I guess we knew someone had to die – this is the grown-up version of Veronica Mars, after all, and even the YA version had plenty of casualties – but Logan’s death is genuinely shocking and heartbreaking. It happens in the final minutes of the final episode, barely an hour after he and Veronica have sworn to love each other and be faithful to one another until the end of their days. Of course, Veronica had already made that commitment to herself by rejecting Leo’s advances – a slippery slope if we’ve ever seen one – and as the episode starts to remove obstacles to Logan and Veronica’s happiness, one by one, suddenly it’s clear that the worst thing that could happen will happen. Their life together ends before it starts. All of the work that Logan has put into himself and into his relationship, his redemption that hit so much harder than anyone who met the “obligatory psychotic jackass” from the pilot could ever expect – it ends in an explosion, gone in seconds. And Veronica’s left to crawl from the rubble and slowly rebuild.

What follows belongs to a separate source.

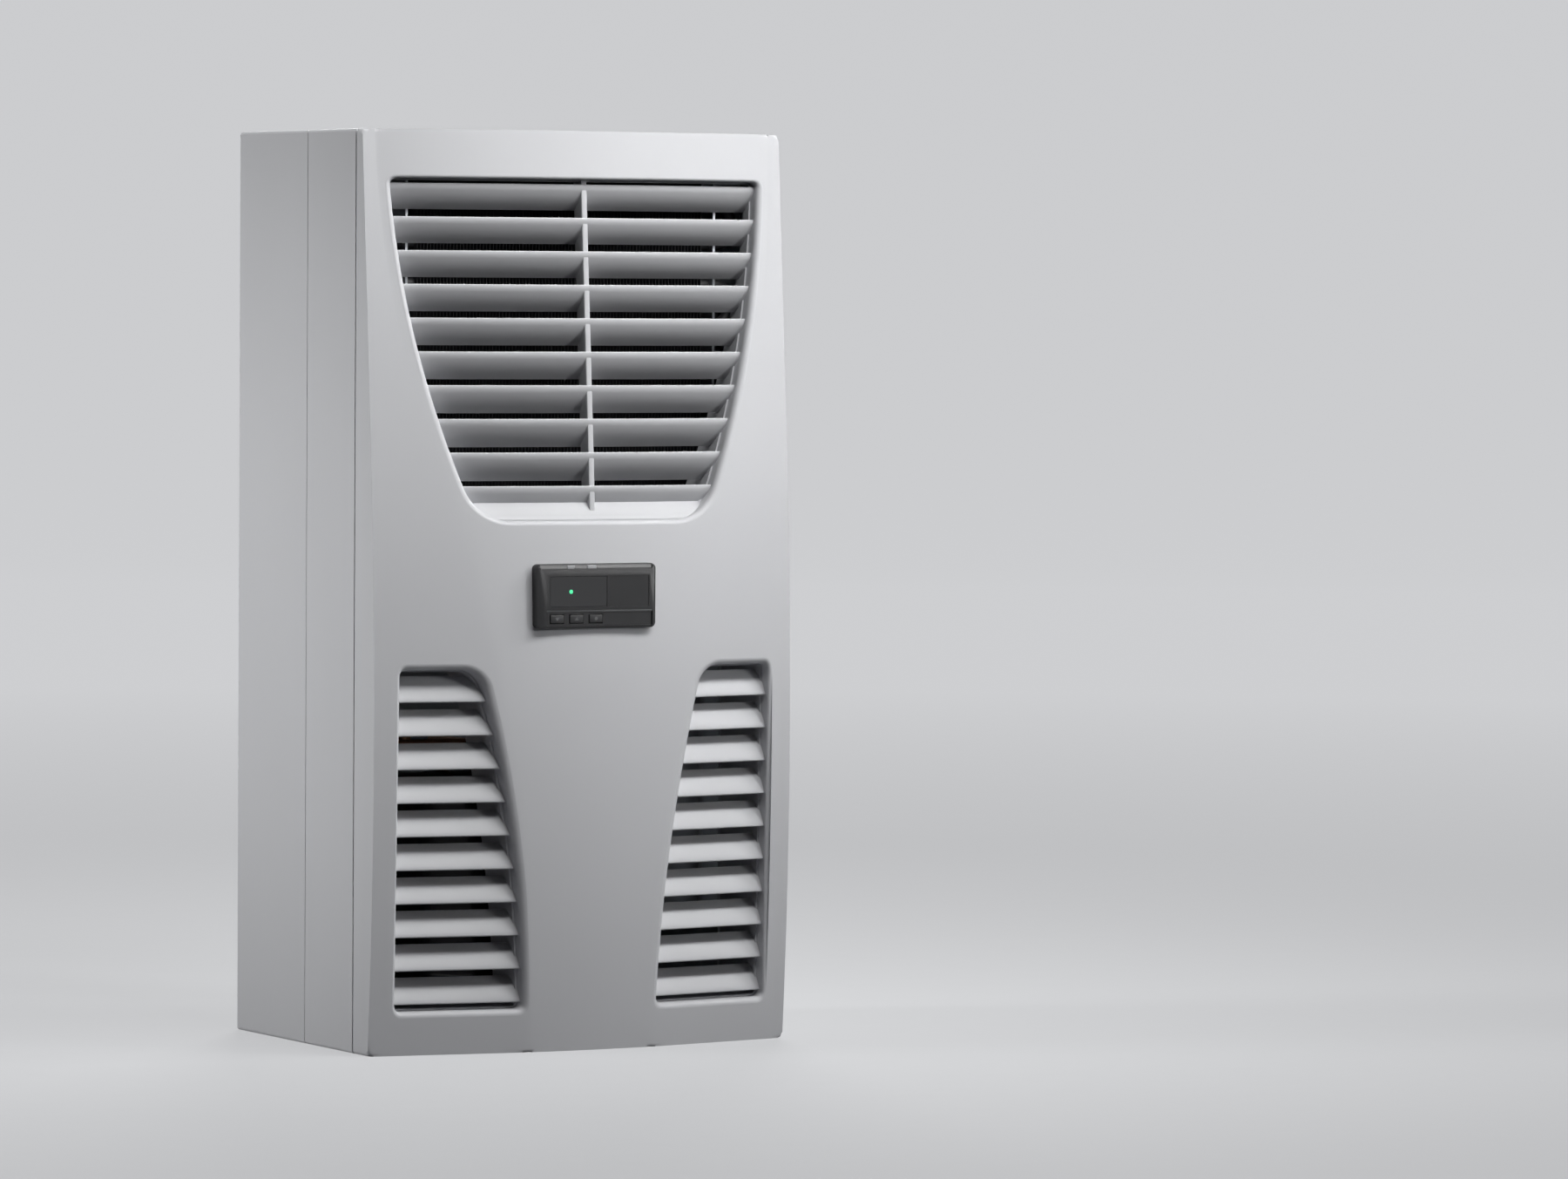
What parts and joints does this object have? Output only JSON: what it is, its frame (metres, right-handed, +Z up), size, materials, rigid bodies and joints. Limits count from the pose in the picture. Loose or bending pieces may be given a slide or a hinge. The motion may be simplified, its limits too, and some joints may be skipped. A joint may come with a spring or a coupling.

Veronica Mars’ fourth season is so grown-up not only because it’s dark and raunchy, truer to its noir roots than the story has ever been before. The mystery’s more adult and nuanced; Veronica’s voice-over has seasoned and changed (especially her Kill Bill-inflected closing narration). But also its heart is more adult, and what it’s trying to teach us. It’s no longer okay for Veronica to put herself above everyone else, to laugh off the suggestion of her loving boyfriend that she join him for therapy, to steamroll her disabled father into continuing to work when he doesn’t feel equal to the job. Veronica’s strong, and she’s resilient. We know and love that about her. “Blows that would destroy most people – she just picks herself back up.” But that isn’t enough anymore. While it’s too late to mean anything to Logan, Veronica finally goes to therapy because she knows it’s what he would want, even though it’s really, really not what she wants. She ends the season – and possibly the series, I guess we’ll find out – by making a choice for someone else for maybe the first time since Lilly Kane was murdered, and I hope that this character I have loved for 15 years will discover that the choice was really for herself all along.
Because “even the experts agree – a girl needs closure.”